TASK:
Search the material for "every" and show all lines that contain it.

DATASET ROWS:
____________________
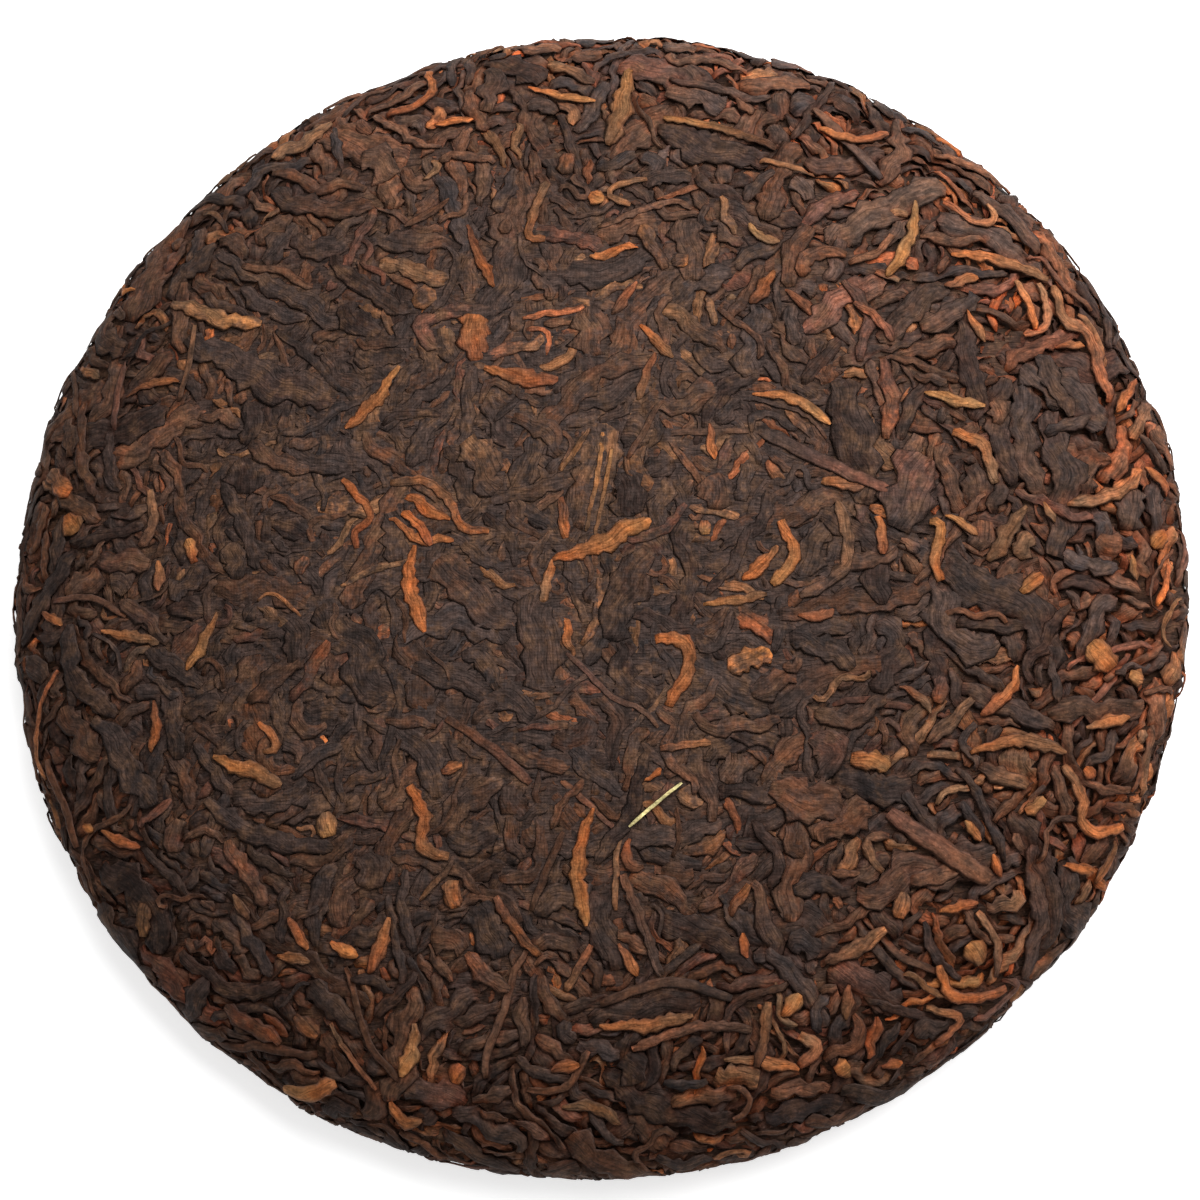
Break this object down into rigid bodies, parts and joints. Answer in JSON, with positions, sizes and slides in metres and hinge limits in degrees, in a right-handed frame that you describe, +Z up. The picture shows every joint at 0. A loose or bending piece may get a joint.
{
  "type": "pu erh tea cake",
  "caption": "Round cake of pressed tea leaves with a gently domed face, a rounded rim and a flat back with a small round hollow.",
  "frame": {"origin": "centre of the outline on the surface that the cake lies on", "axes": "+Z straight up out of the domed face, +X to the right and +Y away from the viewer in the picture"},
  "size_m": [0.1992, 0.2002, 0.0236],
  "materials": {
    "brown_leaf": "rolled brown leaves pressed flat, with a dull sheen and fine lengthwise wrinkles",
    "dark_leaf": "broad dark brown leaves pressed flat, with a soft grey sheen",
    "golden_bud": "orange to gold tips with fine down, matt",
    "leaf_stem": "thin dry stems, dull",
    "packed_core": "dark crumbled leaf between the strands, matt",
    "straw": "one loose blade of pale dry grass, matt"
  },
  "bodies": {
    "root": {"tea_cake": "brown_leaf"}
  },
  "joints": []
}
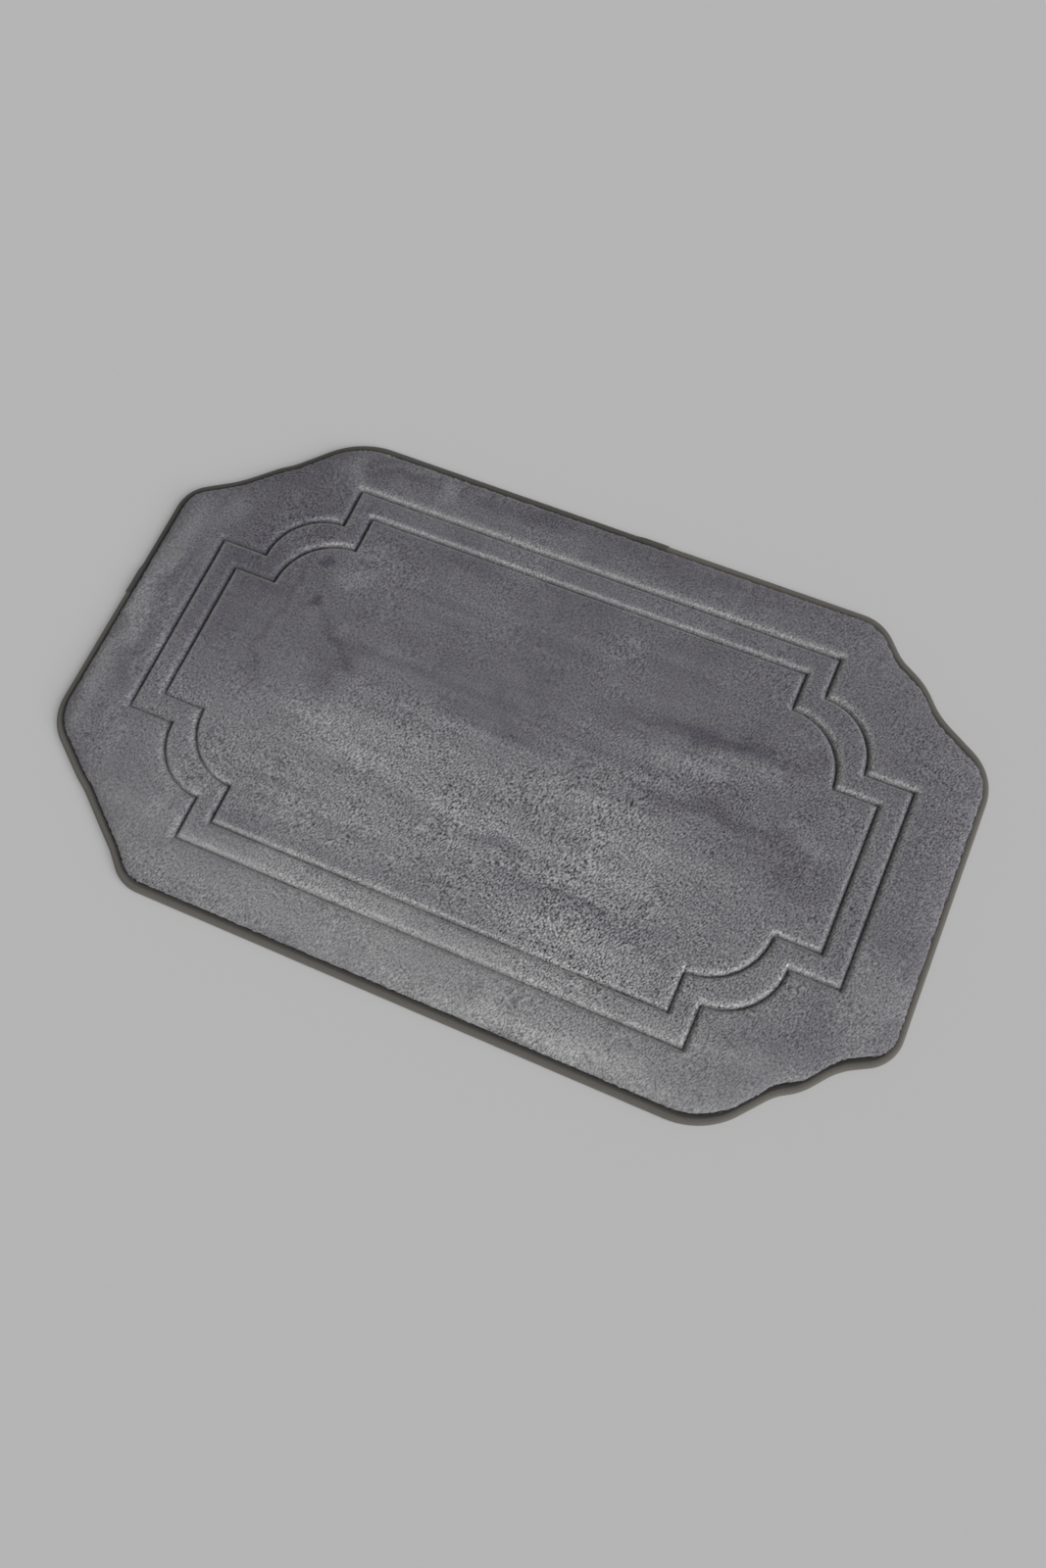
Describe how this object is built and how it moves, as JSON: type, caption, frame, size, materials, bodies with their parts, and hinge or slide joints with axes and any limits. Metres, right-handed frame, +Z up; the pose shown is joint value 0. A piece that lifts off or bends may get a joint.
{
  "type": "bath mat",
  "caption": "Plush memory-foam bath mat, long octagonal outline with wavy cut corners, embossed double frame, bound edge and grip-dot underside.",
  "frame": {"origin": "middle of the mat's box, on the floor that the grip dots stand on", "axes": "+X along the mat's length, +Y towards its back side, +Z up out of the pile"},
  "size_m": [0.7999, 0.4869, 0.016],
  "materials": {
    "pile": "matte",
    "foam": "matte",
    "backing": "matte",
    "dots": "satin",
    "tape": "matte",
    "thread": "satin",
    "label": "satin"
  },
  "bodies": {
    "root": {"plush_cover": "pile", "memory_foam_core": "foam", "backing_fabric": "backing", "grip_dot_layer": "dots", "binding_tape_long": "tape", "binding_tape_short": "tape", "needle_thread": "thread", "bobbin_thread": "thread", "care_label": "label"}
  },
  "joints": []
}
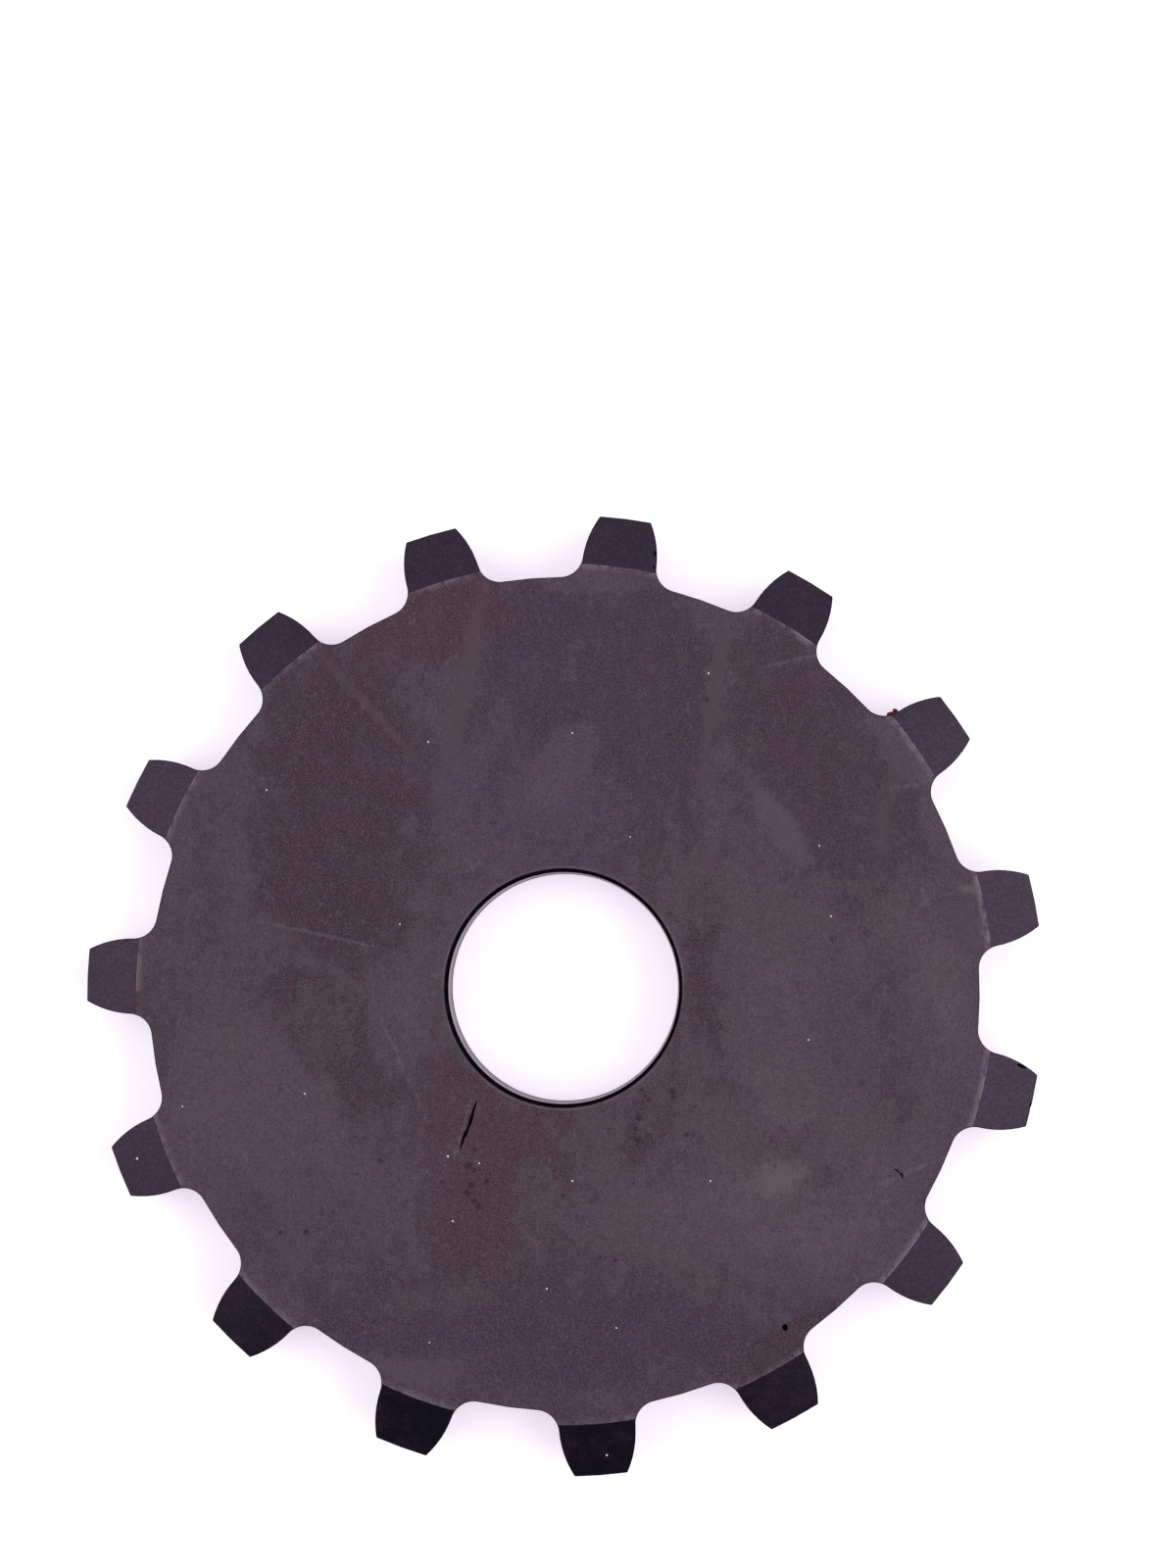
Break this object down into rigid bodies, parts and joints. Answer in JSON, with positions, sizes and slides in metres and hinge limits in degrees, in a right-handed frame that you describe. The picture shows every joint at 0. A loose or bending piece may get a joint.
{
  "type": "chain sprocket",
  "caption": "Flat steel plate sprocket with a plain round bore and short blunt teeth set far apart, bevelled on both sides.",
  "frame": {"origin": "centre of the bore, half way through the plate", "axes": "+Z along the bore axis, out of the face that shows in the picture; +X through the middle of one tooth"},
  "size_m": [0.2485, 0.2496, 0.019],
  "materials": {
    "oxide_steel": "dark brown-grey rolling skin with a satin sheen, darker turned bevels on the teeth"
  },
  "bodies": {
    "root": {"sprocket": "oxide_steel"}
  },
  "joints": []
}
____________________
WRITTEN SOLUTION:
Break this object down into rigid bodies, parts and joints. Answer in JSON, with positions, sizes and slides in metres and hinge limits in degrees, in a right-handed frame that you describe, +Z up. The picture shows every joint at 0. A loose or bending piece may get a joint.
Break this object down into rigid bodies, parts and joints. Answer in JSON, with positions, sizes and slides in metres and hinge limits in degrees, in a right-handed frame that you describe. The picture shows every joint at 0. A loose or bending piece may get a joint.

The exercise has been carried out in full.